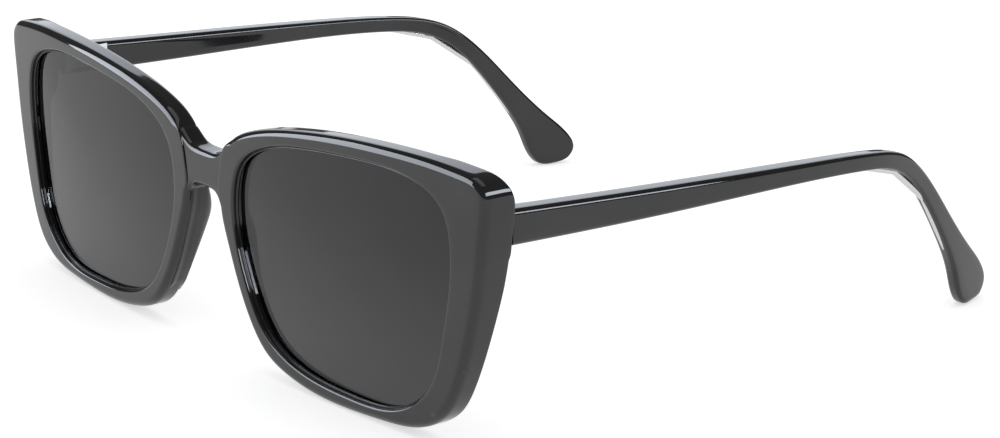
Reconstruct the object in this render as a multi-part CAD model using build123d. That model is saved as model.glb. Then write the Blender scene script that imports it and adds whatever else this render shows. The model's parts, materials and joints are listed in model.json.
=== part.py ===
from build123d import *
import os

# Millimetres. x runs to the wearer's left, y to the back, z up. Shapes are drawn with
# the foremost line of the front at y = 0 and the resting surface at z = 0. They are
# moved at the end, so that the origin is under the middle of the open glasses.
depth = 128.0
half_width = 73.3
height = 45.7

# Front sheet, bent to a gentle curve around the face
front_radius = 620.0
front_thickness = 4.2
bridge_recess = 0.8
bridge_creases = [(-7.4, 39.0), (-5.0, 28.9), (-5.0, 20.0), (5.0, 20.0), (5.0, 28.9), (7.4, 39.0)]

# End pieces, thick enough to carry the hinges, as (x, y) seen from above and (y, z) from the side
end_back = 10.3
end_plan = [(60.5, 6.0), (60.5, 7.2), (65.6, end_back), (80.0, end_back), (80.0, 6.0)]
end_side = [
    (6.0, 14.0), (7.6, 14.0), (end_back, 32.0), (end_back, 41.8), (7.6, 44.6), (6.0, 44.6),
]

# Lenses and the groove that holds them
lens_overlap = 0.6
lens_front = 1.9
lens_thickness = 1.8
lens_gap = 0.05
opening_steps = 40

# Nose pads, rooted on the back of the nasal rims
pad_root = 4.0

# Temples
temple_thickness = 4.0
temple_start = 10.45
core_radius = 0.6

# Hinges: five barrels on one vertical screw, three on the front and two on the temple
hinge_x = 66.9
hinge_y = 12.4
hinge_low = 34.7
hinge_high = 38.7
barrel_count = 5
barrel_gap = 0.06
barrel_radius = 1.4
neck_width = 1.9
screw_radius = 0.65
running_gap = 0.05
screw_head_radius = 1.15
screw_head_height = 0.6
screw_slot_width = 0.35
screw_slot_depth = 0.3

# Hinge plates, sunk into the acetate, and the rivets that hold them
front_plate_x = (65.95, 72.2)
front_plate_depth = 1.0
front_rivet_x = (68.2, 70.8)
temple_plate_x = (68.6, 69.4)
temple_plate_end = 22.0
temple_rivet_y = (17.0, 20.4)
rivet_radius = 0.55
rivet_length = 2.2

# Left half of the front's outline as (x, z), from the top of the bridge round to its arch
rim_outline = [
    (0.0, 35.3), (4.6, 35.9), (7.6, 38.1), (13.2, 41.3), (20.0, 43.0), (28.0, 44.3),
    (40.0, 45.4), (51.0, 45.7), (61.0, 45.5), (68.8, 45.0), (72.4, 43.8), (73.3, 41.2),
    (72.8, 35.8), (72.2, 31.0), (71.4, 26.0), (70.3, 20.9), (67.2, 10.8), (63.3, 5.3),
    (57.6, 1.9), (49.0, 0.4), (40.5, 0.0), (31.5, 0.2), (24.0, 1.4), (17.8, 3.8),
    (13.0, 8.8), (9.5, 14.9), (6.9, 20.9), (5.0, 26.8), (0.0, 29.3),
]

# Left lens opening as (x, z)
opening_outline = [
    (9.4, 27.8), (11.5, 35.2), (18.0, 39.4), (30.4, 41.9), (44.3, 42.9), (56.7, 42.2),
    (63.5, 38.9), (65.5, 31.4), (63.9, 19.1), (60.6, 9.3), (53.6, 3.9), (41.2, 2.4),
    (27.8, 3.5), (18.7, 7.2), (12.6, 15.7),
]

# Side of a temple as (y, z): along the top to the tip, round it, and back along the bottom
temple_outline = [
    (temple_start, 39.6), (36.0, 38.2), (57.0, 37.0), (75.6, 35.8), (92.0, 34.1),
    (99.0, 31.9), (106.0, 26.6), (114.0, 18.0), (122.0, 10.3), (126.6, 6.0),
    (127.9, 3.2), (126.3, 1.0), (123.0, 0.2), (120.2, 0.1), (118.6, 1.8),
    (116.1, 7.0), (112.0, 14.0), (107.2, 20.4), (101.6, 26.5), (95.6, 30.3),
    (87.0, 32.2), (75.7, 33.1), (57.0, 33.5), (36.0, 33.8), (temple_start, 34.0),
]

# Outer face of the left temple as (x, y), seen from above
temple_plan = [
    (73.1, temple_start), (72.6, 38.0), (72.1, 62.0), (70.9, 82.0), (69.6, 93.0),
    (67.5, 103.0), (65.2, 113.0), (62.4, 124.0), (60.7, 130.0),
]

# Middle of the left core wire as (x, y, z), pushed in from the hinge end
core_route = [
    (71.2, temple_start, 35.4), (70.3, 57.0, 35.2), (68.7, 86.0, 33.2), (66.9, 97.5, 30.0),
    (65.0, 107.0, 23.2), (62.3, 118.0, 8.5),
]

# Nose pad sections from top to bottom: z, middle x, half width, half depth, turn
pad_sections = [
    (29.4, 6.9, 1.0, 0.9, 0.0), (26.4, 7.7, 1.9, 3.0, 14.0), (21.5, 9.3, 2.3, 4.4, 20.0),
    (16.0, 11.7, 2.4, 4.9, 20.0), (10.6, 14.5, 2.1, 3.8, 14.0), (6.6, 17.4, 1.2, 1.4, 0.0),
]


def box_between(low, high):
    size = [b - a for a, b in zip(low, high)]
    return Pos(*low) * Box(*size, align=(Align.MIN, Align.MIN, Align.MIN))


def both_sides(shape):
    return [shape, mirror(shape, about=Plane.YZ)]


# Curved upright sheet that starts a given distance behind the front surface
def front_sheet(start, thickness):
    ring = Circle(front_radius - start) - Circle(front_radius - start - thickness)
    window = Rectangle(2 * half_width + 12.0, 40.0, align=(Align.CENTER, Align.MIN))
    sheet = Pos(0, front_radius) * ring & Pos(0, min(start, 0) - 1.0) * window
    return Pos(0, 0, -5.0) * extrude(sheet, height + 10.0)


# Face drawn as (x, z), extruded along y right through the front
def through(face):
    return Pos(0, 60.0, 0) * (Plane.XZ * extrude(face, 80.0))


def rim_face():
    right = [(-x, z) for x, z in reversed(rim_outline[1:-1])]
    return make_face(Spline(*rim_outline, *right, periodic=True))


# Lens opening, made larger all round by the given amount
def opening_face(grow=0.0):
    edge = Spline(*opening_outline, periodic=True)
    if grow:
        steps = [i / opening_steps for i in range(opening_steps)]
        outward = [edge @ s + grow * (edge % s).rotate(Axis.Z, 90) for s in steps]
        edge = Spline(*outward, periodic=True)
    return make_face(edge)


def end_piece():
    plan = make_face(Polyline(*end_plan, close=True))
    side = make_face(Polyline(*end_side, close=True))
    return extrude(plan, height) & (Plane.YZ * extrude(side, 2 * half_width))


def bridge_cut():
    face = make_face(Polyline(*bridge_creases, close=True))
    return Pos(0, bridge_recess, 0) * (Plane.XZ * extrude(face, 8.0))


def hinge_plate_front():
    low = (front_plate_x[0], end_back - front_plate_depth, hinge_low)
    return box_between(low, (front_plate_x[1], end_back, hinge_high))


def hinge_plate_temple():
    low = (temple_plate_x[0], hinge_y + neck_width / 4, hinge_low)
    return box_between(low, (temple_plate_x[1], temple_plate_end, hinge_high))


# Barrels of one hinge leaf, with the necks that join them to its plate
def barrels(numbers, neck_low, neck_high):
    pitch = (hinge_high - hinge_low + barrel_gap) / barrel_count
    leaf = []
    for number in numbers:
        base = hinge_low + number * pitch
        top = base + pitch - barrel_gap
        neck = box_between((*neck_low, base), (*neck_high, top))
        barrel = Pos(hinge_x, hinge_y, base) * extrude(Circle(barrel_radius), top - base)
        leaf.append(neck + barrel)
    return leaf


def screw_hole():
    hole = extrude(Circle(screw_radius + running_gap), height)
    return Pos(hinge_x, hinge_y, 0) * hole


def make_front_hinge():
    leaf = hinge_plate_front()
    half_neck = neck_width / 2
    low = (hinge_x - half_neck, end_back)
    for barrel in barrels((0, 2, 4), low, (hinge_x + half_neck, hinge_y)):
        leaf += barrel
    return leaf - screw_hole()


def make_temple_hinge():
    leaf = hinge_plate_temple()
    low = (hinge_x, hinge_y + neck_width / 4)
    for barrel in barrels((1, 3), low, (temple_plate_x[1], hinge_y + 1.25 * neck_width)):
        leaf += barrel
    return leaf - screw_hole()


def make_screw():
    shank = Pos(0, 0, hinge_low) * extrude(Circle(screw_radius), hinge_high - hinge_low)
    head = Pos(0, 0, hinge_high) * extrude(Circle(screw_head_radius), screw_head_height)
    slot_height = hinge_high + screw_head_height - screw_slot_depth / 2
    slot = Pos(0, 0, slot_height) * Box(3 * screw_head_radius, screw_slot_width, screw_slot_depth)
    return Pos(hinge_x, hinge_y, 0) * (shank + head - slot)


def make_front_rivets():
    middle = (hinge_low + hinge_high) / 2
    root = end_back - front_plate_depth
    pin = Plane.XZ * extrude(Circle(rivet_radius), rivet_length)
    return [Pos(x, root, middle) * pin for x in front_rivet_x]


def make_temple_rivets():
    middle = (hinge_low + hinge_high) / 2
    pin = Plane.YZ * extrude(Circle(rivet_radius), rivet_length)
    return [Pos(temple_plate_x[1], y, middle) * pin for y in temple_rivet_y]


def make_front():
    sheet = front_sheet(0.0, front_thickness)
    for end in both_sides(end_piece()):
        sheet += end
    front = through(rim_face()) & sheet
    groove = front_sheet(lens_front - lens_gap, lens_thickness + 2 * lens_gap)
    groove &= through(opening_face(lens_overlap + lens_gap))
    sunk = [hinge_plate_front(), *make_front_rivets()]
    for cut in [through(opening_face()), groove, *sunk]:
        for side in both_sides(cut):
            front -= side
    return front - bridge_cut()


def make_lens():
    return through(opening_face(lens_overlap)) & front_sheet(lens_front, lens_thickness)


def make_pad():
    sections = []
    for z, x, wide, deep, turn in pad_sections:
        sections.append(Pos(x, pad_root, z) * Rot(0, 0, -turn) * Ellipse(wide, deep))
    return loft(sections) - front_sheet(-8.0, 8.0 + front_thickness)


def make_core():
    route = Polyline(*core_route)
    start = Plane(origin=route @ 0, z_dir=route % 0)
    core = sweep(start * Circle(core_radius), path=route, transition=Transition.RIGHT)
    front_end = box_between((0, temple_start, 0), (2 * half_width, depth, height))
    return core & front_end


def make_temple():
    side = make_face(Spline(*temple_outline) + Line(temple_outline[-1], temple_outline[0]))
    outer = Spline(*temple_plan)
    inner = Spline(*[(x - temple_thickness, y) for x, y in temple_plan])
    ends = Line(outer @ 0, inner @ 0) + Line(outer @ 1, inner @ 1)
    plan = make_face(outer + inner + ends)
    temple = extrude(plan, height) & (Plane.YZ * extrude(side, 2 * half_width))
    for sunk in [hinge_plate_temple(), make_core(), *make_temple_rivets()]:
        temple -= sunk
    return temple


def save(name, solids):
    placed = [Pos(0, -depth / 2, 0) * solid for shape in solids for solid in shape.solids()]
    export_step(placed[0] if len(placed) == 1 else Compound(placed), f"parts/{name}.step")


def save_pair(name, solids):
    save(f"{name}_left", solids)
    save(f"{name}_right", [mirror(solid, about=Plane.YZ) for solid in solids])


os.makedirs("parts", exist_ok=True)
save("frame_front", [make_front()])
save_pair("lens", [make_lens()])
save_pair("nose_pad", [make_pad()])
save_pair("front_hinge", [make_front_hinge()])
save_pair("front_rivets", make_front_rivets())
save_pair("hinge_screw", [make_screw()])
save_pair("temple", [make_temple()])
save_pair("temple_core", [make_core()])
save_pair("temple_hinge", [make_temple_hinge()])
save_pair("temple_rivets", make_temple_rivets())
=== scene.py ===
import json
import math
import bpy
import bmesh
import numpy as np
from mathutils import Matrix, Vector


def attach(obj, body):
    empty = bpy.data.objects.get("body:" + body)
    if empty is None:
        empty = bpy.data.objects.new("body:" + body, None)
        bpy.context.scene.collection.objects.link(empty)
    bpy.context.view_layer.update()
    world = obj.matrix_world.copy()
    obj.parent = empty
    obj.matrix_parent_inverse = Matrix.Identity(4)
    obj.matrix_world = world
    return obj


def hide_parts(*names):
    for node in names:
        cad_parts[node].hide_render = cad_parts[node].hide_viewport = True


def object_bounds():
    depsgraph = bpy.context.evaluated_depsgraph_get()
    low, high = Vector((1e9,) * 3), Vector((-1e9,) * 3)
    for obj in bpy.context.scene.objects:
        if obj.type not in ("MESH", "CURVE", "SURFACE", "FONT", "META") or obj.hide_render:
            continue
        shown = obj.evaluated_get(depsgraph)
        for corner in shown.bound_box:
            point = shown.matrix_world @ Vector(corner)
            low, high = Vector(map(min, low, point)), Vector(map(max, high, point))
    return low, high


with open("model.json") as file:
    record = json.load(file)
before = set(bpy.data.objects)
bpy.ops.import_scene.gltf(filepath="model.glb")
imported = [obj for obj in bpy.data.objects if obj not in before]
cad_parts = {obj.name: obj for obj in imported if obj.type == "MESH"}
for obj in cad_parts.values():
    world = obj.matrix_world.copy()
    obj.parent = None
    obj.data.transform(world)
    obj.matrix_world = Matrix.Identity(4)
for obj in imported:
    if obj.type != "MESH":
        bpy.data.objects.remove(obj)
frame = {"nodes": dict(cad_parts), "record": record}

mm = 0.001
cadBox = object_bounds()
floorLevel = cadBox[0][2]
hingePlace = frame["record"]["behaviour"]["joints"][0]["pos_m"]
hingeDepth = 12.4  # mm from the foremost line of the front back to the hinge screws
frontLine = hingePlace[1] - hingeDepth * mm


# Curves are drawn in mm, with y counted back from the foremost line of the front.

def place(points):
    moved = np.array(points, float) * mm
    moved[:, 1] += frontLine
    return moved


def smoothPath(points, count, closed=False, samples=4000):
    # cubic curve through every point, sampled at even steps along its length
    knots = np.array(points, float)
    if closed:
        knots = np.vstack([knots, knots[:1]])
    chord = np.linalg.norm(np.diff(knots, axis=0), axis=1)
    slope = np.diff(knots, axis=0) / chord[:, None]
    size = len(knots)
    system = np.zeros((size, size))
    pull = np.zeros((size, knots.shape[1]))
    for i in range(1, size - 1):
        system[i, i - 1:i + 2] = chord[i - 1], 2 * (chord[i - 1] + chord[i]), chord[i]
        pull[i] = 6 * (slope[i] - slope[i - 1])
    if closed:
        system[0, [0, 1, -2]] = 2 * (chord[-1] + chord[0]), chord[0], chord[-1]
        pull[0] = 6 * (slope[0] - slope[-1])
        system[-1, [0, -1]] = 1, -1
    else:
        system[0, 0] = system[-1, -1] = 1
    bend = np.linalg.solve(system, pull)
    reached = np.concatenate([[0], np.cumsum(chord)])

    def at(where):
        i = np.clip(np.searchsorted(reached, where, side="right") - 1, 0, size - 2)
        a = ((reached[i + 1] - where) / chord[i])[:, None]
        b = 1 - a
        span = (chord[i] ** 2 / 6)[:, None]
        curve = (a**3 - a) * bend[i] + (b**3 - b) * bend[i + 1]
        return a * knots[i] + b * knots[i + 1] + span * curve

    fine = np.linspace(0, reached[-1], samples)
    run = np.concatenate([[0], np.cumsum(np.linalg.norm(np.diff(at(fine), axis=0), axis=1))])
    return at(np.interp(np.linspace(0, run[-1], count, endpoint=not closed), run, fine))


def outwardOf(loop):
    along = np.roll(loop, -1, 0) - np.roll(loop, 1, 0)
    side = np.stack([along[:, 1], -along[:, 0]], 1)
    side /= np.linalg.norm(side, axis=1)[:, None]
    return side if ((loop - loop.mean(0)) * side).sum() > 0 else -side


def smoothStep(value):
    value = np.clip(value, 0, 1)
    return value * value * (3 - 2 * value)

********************

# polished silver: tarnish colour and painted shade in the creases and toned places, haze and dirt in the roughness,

********************

◆ Exercise
Nothing but the lines from the line that contains "ends = Line(outer" through the line that contains "point = shown.matrix_world" should be given again, each exactly as it stands, both ends included.

◆ Solution to the exercise
    ends = Line(outer @ 0, inner @ 0) + Line(outer @ 1, inner @ 1)
    plan = make_face(outer + inner + ends)
    temple = extrude(plan, height) & (Plane.YZ * extrude(side, 2 * half_width))
    for sunk in [hinge_plate_temple(), make_core(), *make_temple_rivets()]:
        temple -= sunk
    return temple


def save(name, solids):
    placed = [Pos(0, -depth / 2, 0) * solid for shape in solids for solid in shape.solids()]
    export_step(placed[0] if len(placed) == 1 else Compound(placed), f"parts/{name}.step")


def save_pair(name, solids):
    save(f"{name}_left", solids)
    save(f"{name}_right", [mirror(solid, about=Plane.YZ) for solid in solids])


os.makedirs("parts", exist_ok=True)
save("frame_front", [make_front()])
save_pair("lens", [make_lens()])
save_pair("nose_pad", [make_pad()])
save_pair("front_hinge", [make_front_hinge()])
save_pair("front_rivets", make_front_rivets())
save_pair("hinge_screw", [make_screw()])
save_pair("temple", [make_temple()])
save_pair("temple_core", [make_core()])
save_pair("temple_hinge", [make_temple_hinge()])
save_pair("temple_rivets", make_temple_rivets())
=== scene.py ===
import json
import math
import bpy
import bmesh
import numpy as np
from mathutils import Matrix, Vector


def attach(obj, body):
    empty = bpy.data.objects.get("body:" + body)
    if empty is None:
        empty = bpy.data.objects.new("body:" + body, None)
        bpy.context.scene.collection.objects.link(empty)
    bpy.context.view_layer.update()
    world = obj.matrix_world.copy()
    obj.parent = empty
    obj.matrix_parent_inverse = Matrix.Identity(4)
    obj.matrix_world = world
    return obj


def hide_parts(*names):
    for node in names:
        cad_parts[node].hide_render = cad_parts[node].hide_viewport = True


def object_bounds():
    depsgraph = bpy.context.evaluated_depsgraph_get()
    low, high = Vector((1e9,) * 3), Vector((-1e9,) * 3)
    for obj in bpy.context.scene.objects:
        if obj.type not in ("MESH", "CURVE", "SURFACE", "FONT", "META") or obj.hide_render:
            continue
        shown = obj.evaluated_get(depsgraph)
        for corner in shown.bound_box:
            point = shown.matrix_world @ Vector(corner)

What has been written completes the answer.